税務行政のデジタル化が急速に進んでいます。
電子帳簿保存法の完全適用、インボイス制度、そしてAIを活用した申告データの自動照合――これらの変化により、税務調査の現場は大きく変わりつつあります。
特にAIによる「異常検知」「リスクスコア分析」が導入されたことで、調査対象の選定や審査の透明性が高まる一方、人間の倫理判断や専門職責任のあり方が改めて問われています。
本稿では、AI時代の税務調査の新潮流と、税理士・FPが直面する職業倫理上の課題を考察します。
AIによる税務調査の高度化 ― データから「行動」へ
国税庁は2024年度以降、AI分析を活用した申告・決算データの自動リスク抽出システムを導入しています。
AIは膨大なデータから次のようなパターンを検出します。
- 同業平均と著しく乖離した売上・経費比率
- クレジットカード・通関情報との不整合
- 仕入税額控除の申告内容とインボイス番号の照合結果
- 電子帳簿の訂正履歴やログの異常頻度
こうしたデータに基づき、AIは「リスクスコア」を算出し、調査対象の優先順位付けを行います。
つまり、税務調査の起点が“申告内容の疑義”から“データ構造の異常”へと移行しているのです。
税務行政の効率化という点では大きな進歩ですが、その裏側では、AIが検出した「異常値」が必ずしも不正を意味しないという問題も浮かび上がります。

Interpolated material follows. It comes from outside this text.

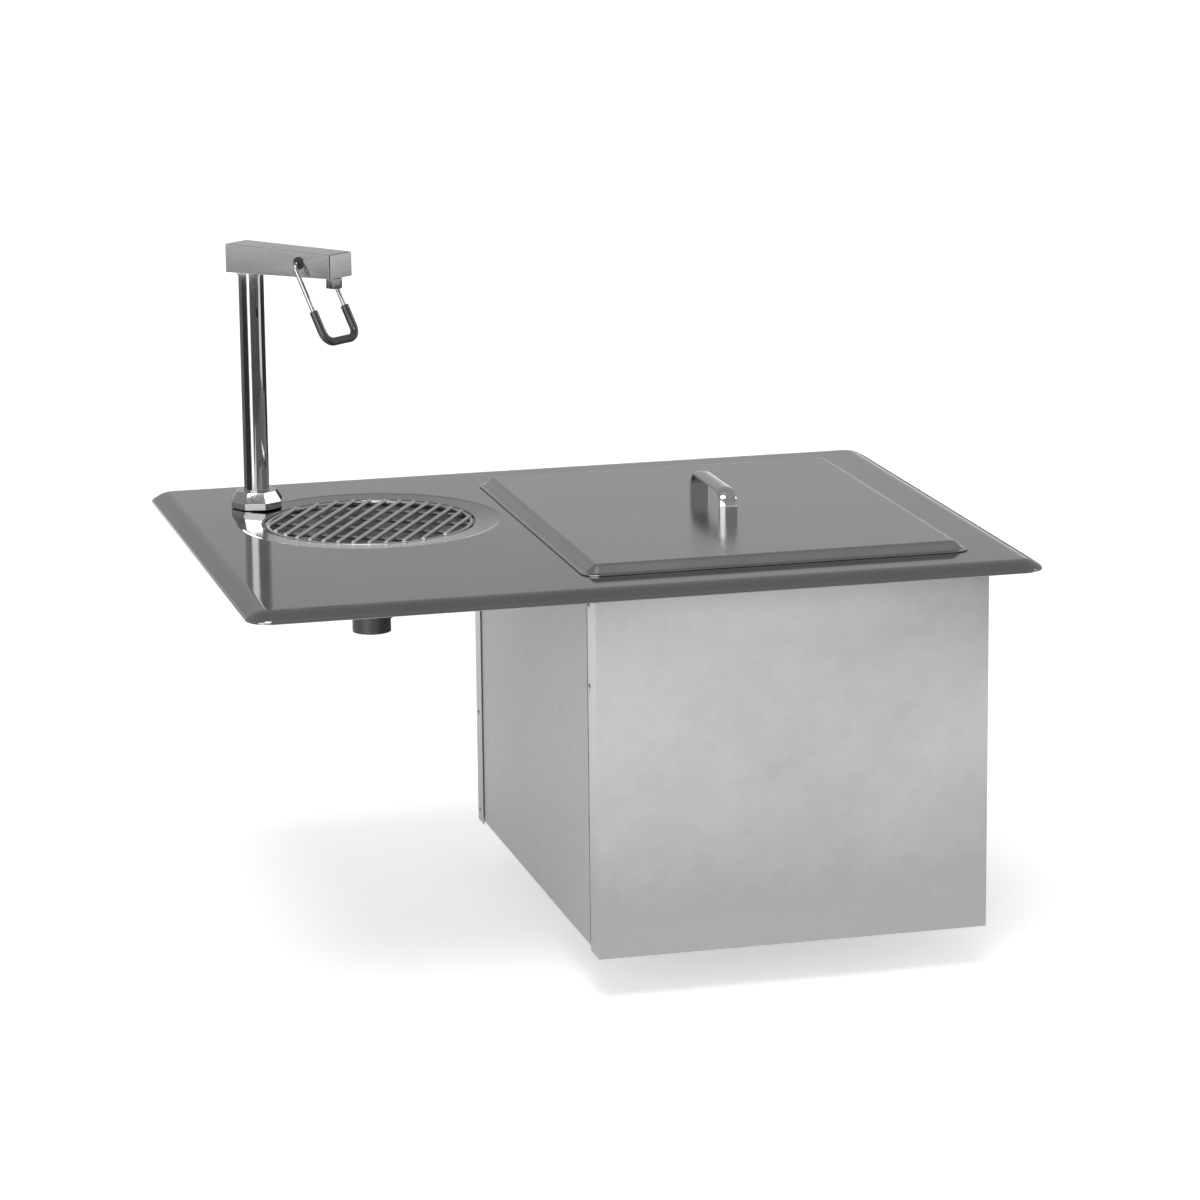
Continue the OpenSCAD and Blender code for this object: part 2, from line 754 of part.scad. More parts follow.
// An eight-sided foot with a tapered top, one face to the front
module filler_base() {
    color(bright) at_post() translate([0, 0, base_z]) difference() {
        rotate([0, 0, half_facet - base_turn]) union() {
            cylinder(d = base_d, h = base_foot_h, $fn = 8);
            translate([0, 0, base_foot_h]) cylinder(d1 = base_d, d2 = base_top_d, h = base_taper_h, $fn = 8);
        }
        translate([0, 0, -cut]) cylinder(r = shank_hole_r, h = base_top_z);
        translate([0, 0, base_shoulder_h]) cylinder(r = post_r + fit, h = base_top_z);
    }
}

module base_gasket() {
    gasket_r = base_d * cos(half_facet) / 2 - sheet_t;
    color(rubber) at_post() translate([0, 0, rim_h]) ring(gasket_r, shank_hole_r, base_gasket_t);
}

module filler_post() {
    color(bright) at_post() translate([0, 0, base_z + base_shoulder_h])
        ring(post_r, post_r - post_wall, arm_under_h + 2 * arm_wall - base_z - base_shoulder_h);
}

module post_collar() {
    color(bright) at_post() translate([0, 0, arm_under_h - collar_h])
        ring(post_r + collar_w, post_r + fit, collar_h);
}

// The threaded shank that holds the filler down, with a spigot inside the post
module filler_shank() {
    top_z = base_z + base_shoulder_h;
    bore_h = shank_h + top_z + shank_spigot_h + 2 * cut;
    color(brass) at_post() difference() {
        union() {
            translate([0, 0, -shank_h]) cylinder(r = shank_r, h = shank_h);
            translate([0, 0, -shank_thread_h]) cylinder(r = shank_thread_r, h = shank_thread_h + top_z);
            translate([0, 0, top_z]) cylinder(r = post_r - post_wall - fit, h = shank_spigot_h);
        }
        translate([0, 0, -shank_h - cut]) cylinder(r = shank_bore_r, h = bore_h);
    }
}

module shank_washer() {
    color(bright) at_post() translate([0, 0, under_z - washer_t]) ring(shank_nut_r, shank_hole_r, washer_t);
}
module shank_nut() {
    color(brass) at_post() translate([0, 0, under_z - washer_t - shank_nut_h])
        hex_nut(shank_nut_r, shank_nut_h, shank_hole_r);
}

// The water tube up the post and along the arm to the valve
module supply_tube() {
    color(bright) along_arm() {
        translate([0, 0, -shank_h]) cylinder(r = tube_r, h = tube_z - tube_bend_r + shank_h, $fn = 32);
        translate([tube_bend_r, 0, tube_z - tube_bend_r]) rotate([90, 0, 0]) rotate([0, 0, 90])
            rotate_extrude(angle = 90) translate([tube_bend_r, 0]) circle(tube_r, $fn = 32);
        translate([tube_bend_r, 0, tube_z]) rotate([0, 90, 0])
            cylinder(r = tube_r, h = valve_back_s - tube_bend_r, $fn = 32);
    }
}

// The arm's side outline, drawn in by wall on the back, top and underside, up to the length front
module arm_outline(wall, front) {
    back = -arm_back_l + wall;
    polygon([
        [back, arm_under(back) + wall], [front, arm_under(front) + wall],
        [front, arm_top_z - wall], [back, arm_top_z - wall]
    ]);
}

// An upright slab of the arm's outline, w wide
module arm_block(wall, front, w) {
    translate([0, w / 2, 0]) rotate([90, 0, 0]) linear_extrude(w) arm_outline(wall, front);
}

module filler_arm() {
    color(steel) along_arm() difference() {
        arm_block(0, arm_front_l - cap_t - cap_seam, arm_w);
        arm_block(arm_wall, arm_front_l, arm_w - 2 * arm_wall);
        translate([0, 0, arm_under_h - cut]) cylinder(r = post_r + fit, h = arm_back_h / 2);
        translate([outlet_s, 0, arm_under_h - cut]) cylinder(r = nozzle_neck_r + fit, h = arm_back_h / 2);
        translate([pivot_s, arm_w, pivot_z]) rotate([90, 0, 0]) cylinder(r = bush_r + fit, h = 2 * arm_w);
    }
}

// The plate that closes the arm's tip, with a rim that fits inside the arm
module arm_end_cap() {
    rim_wall = arm_wall + fit;
    color(steel) along_arm() {
        intersection() {
            arm_block(0, arm_front_l, arm_w);
            tip_slice(arm_front_l - cap_t, cap_t);
        }
        difference() {
            intersection() {
                arm_block(rim_wall, arm_front_l, arm_w - 2 * rim_wall);
                tip_slice(valve_front_s + fit, arm_front_l - cap_t - valve_front_s);
            }
            arm_block(rim_wall + sheet_t, arm_front_l + cut, arm_w - 2 * (rim_wall + sheet_t));
        }
    }
}

// An upright slice across the arm, from a distance in front of the post
module tip_slice(from, l) {
    translate([from, -arm_w / 2, 0]) cube([l, arm_w, arm_top_z]);
}

module at_valve() { along_arm() translate([valve_s, 0, 0]) children(); }
module at_outlet() { along_arm() translate([outlet_s, 0, 0]) children(); }

module valve_body() {
    passage_z = guide_z - upper_chamber_h / 2;
    color(brass) difference() {
        along_arm() translate([valve_back_s, -valve_w / 2, valve_z])
            cube([valve_front_s - valve_back_s, valve_w, spring_z - valve_z]);
        at_valve() translate([0, 0, valve_z - cut]) {
            cylinder(r = chamber_r, h = guide_z - valve_z + cut, $fn = 32);
            cylinder(r = stem_r + fit, h = spring_z - valve_z + 2 * cut, $fn = 32);
        }
        along_arm() translate([valve_back_s - cut, 0, tube_z]) rotate([0, 90, 0])
            cylinder(r = inlet_r, h = valve_s - valve_back_s + cut, $fn = 32);
        along_arm() translate([valve_s, 0, passage_z]) rotate([0, 90, 0])
            cylinder(r = passage_r, h = outlet_s - valve_s, $fn = 32);
        at_outlet() translate([0, 0, valve_z - cut]) {
            cylinder(r = outlet_r, h = passage_z + 2 * passage_r - valve_z + cut, $fn = 32);
            cylinder(r = nozzle_neck_r + fit, h = nozzle_z + nozzle_neck_h + fit - valve_z + cut);
        }
    }
}

module valve_plug() {
    color(brass) at_valve() translate([0, 0, valve_z]) cylinder(r = chamber_r - fit, h = plug_t, $fn = 32);
}

module valve_seat() {
    color(rubber) at_valve() translate([0, 0, seat_z]) ring(chamber_r - fit, seat_bore_r, seat_t);
}

// The stem that the lever's cam presses down, with a head on top and a poppet under the seat
module valve_stem() {
    poppet_top_z = seat_z - fit;
    head_z = head_top_z - head_t;
    color(bright) at_valve() {
        translate([0, 0, poppet_top_z - poppet_t]) cylinder(r = poppet_r, h = poppet_t, $fn = 32);
        translate([0, 0, poppet_top_z]) cylinder(r = stem_r, h = head_z - poppet_top_z, $fn = 32);
        translate([0, 0, head_z]) cylinder(r = head_r, h = head_t, $fn = 32);
    }
}

// The spring that closes the valve, as a plain sleeve: it is hidden inside the arm
module valve_spring() {
    color(bright) at_valve() translate([0, 0, spring_z])
        ring(spring_r, stem_r + 4 * fit, spring_h);
}

module outlet_nozzle() {
    color(bright) at_outlet() translate([0, 0, nozzle_z - nozzle_h]) difference() {
        union() {
            cylinder(r = nozzle_r, h = nozzle_h, $fn = 6);
            cylinder(r = nozzle_neck_r, h = nozzle_h + nozzle_neck_h);
        }
        translate([0, 0, -cut]) cylinder(r = nozzle_bore_r, h = nozzle_h + nozzle_neck_h + 2 * cut);
    }
}

module outlet_screen() {
    color(bright) at_outlet() translate([0, 0, nozzle_z - nozzle_h]) difference() {
        cylinder(r = nozzle_bore_r - fit, h = strainer_t);
        for (k = [0:5]) rotate([0, 0, 60 * k]) translate([nozzle_bore_r / 2, 0, -cut])
            cylinder(r = nozzle_bore_r / 6, h = strainer_t + 2 * cut, $fn = 16);
    }
}

module pivot_bushes() {
    color(black) along_arm() for (side = [-1, 1]) translate([pivot_s, side * arm_w / 2, pivot_z])
        rotate([-side * 90, 0, 0]) difference() {
            union() {
                translate([0, 0, -bush_in_l]) cylinder(r = bush_r, h = bush_in_l);
                cylinder(r = bush_flange_r, h = bush_flange_t);
            }
            translate([0, 0, -bush_in_l - cut])
                cylinder(r = wire_r + fit, h = bush_in_l + bush_flange_t + 2 * cut);
        }
}

// The lever's own frame: z runs up its legs to the pivot, y along the pivot
module along_lever() { along_arm() translate([pivot_s, 0, pivot_z]) rotate([0, -lever_tilt, 0]) children(); }

// The lower part of the lever's loop, from a distance below the pivot on one leg to the same on the other
module loop_path(from, r) {
    run = lever_l - lever_bend_r - from;
    for (side = [-1, 1]) {
        translate([0, side * lever_w / 2, -from - run]) cylinder(r = r, h = run, $fn = 32);
        translate([0, side * (lever_w / 2 - lever_bend_r), -lever_l + lever_bend_r])
            rotate([90, 0, side * 90]) rotate([0, 0, -90]) rotate_extrude(angle = 90)
            translate([lever_bend_r, 0]) circle(r, $fn = 32);
    }
    translate([0, -lever_w / 2 + lever_bend_r, -lever_l]) rotate([-90, 0, 0])
        cylinder(r = r, h = lever_w - 2 * lever_bend_r, $fn = 32);
}

module lever_bail() {
    color(bright) along_lever() {
        loop_path(wire_bend_r, wire_r);
        for (side = [-1, 1]) translate([0, side * (lever_w / 2 - wire_bend_r), -wire_bend_r])
            rotate([90, 0, side * 90]) rotate_extrude(angle = 90)
            translate([wire_bend_r, 0]) circle(wire_r, $fn = 32);
        translate([0, -lever_w / 2 + wire_bend_r, 0]) rotate([-90, 0, 0])
            cylinder(r = wire_r, h = lever_w - 2 * wire_bend_r, $fn = 32);
    }
}

module lever_grip() {
    color(black) along_lever() difference() {
        loop_path(grip_start, grip_r);
        loop_path(grip_start - cut, wire_r + fit);
    }
}

// The finger on the lever's pivot wire that presses the valve's stem
module lever_cam() {
    color(brass) along_arm() translate([pivot_s, cam_w / 2, pivot_z]) rotate([90, 0, 0])
        linear_extrude(cam_w) difference() {
            union() {
                circle(cam_hub_r, $fn = 48);
                rotate(cam_angle) translate([0, -cam_arm_r]) square([cam_reach, 2 * cam_arm_r]);
                rotate(cam_angle) translate([cam_reach, 0]) circle(cam_nose_r, $fn = 32);
            }
            circle(wire_r + fit, $fn = 48);
        }
}

deck_top();
bin_liner();
foam_front();
foam_back();
foam_left();
foam_right();
foam_floor();
case_front();
case_back();
case_left();
case_right();
case_floor();
case_rivets();
bin_strainer();
bin_drain_body();
bin_drain_gasket();
bin_drain_washer();
bin_drain_nut();
lid_shell();
lid_hem();
lid_handle();
handle_screws();
pan_bowl();
drip_grille();
pan_strainer();
pan_drain_body();
pan_drain_gasket();
pan_drain_washer();
pan_drain_nut();
filler_base();
base_gasket();
filler_post();
post_collar();
filler_shank();
shank_washer();
shank_nut();
supply_tube();
filler_arm();
arm_end_cap();
outlet_nozzle();
outlet_screen();
valve_body();
valve_plug();
valve_seat();
valve_stem();
valve_spring();
pivot_bushes();
lever_bail();
lever_cam();
lever_grip();
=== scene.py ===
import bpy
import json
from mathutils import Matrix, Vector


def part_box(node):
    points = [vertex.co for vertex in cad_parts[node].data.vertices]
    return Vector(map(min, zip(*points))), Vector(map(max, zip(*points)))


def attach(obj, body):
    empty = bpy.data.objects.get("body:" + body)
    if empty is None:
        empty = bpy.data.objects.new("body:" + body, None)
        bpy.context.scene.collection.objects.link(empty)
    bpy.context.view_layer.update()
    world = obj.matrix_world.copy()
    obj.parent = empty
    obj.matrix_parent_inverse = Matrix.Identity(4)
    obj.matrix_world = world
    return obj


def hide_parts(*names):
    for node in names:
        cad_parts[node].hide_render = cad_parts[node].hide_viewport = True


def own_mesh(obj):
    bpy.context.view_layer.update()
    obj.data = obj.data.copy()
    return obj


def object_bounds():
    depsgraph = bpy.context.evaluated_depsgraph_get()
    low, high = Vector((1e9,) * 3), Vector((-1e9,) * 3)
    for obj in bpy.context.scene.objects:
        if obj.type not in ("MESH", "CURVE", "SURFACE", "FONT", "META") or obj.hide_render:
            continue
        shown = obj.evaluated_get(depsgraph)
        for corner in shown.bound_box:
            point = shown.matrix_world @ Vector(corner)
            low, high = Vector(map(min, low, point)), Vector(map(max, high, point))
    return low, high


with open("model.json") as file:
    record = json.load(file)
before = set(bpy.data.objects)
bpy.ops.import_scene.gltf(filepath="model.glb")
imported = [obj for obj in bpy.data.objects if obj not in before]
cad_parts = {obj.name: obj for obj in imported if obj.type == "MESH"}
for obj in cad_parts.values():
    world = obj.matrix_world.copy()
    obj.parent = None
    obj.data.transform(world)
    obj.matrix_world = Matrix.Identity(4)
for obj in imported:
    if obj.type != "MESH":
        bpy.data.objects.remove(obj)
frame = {"nodes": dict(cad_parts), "record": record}
cad_box = [list(corner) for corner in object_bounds()]

import json
import math

import bmesh
import bpy
from mathutils import Matrix, Vector, noise

# Drop-in ice bin with a glass filler, dressed for rendering.
# Places and lengths are in millimetres, which MM turns into metres, unless a comment says otherwise.
MM = 0.001
NODES = frame["nodes"]
SLOT_OF = {row["node"]: row["material_slot"] for row in frame["record"]["subparts"]}


# Camera, with its angles in radians and its clipping distances in metres
FOCAL_PX = 4492.36
FRAME_PX = 1200
SENSOR = 36.0
CAMERA_AT = (-907.48, -3620.61, 814.16)
YAW, PITCH, ROLL = 0.25002, 0.229506, -0.010373
CLIP_NEAR, CLIP_FAR = 0.1, 500


def make_camera():
    """A camera at the photograph's angle, with its focal length given in pixels of its frame."""
    data = bpy.data.cameras.new("camera")
    data.sensor_width = SENSOR
    data.lens = FOCAL_PX / FRAME_PX * SENSOR
    data.clip_start = CLIP_NEAR
    data.clip_end = CLIP_FAR
    cam = bpy.data.objects.new("camera", data)
    bpy.context.scene.collection.objects.link(cam)
    ahead = Vector((math.sin(YAW) * math.cos(PITCH), math.cos(YAW) * math.cos(PITCH), -math.sin(PITCH)))
    level = Vector((math.cos(YAW), -math.sin(YAW), 0))
    upright = level.cross(ahead)
    right = level * math.cos(ROLL) + upright * math.sin(ROLL)
    up = upright * math.cos(ROLL) - level * math.sin(ROLL)
    turn = Matrix((right, up, -ahead)).transposed().to_4x4()
    cam.matrix_world = Matrix.Translation(Vector(CAMERA_AT) * MM) @ turn
    bpy.context.scene.camera = cam


make_camera()


# Node helpers. Noise scales are in waves to the metre, and bump distances and surface coordinates in metres.
MATS = {}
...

例えば、為替変動や一時的な事業投資が原因で生じた数値の偏差が「リスク」と誤認されるケースもあり得ます。
税理士・FPが直面する新しい倫理的課題
AIが調査プロセスに組み込まれることで、税理士・FPには次のような倫理的課題が生まれます。
① 「AIの判断」に対する専門家の説明責任
AI審査によって「異常取引」と判定された場合、クライアントはその理由を求めます。
しかし、AIのアルゴリズムは完全に公開されていないため、専門家が説明責任を担う立場になります。
税理士は「数値の正当性」「経済合理性」「記録の整合性」を自らの言葉で説明できなければなりません。
② データ改変・修正対応における透明性
クラウド会計上での訂正・削除履歴はすべてログとして残ります。
AI審査ではこれらの履歴も分析対象となるため、後日の修正処理は“理由付記と記録保存”を徹底することが不可欠です。
安易な仕訳修正やデータ再入力は、かえって信頼性を損なう結果になりかねません。
③ AI補助ツール利用時の職業倫理
AI会計支援ソフトや自動仕訳ツールを用いる際、誤判定が生じる可能性があります。
税理士・FPは、AIが提示する処理を「自らの専門判断で検証・修正する責任」を負っています。
つまり、AIを利用しても「最終責任は人間にある」という原則を明確に意識する必要があります。
実務対応 ― 「AIと共に調査を受ける」時代へ
今後の税務調査では、調査官もAIツールを活用してデータ照合を行うようになります。
この変化に対応するため、税理士・FPは次の準備が求められます。
- 電子データの完全保存体制
証憑・仕訳・訂正履歴をクラウドで統合管理。AI審査に耐えうる完全データを保持。 - AI審査ロジックの把握
リスク抽出の基準(売上・仕入比率、異常経費等)を理解し、事前分析で顧客リスクを可視化。 - 説明資料・根拠書類の整備
AIが異常値と判定する可能性のある項目(外貨・広告費・交際費など)には、
事前に「理由書」「経済合理性メモ」を作成しておく。 - 職業倫理の明文化と共有
AI支援業務を行う税理士・FP同士で倫理規範を共有し、「判断の一貫性」と「説明責任」を制度化。
AIを敵視するのではなく、「透明なデータ管理と説明責任」で信頼を積み上げる姿勢が最も重要です。
結論
AI時代の税務調査は、「数字を整える」時代から「データの信頼性を証明する」時代へと変化しています。
税理士やFPは、AIの判断に依存するのではなく、AIと対話し、補正し、倫理的に運用する専門家としての役割を果たさなければなりません。
AIが検出するのは「異常値」ですが、真実を説明するのは人間です。
専門職の使命は、正確な帳簿を超えて、公正な税務と社会的信頼を守ることにあります。
AIの時代こそ、職業倫理の価値がより明確に問われる時代なのです。
出典
出典:国税庁「税務行政のデジタル・トランスフォーメーション(2025年度版)」
財務省「令和8年度税制改正要望」
日本税理士会連合会「AI活用に関する職業倫理ガイドライン(2024)」
日本経済新聞(2025年11月3日)「個人輸入の税優遇廃止」関連記事
という事で、今回は以上とさせていただきます。
次回以降も、よろしくお願いします。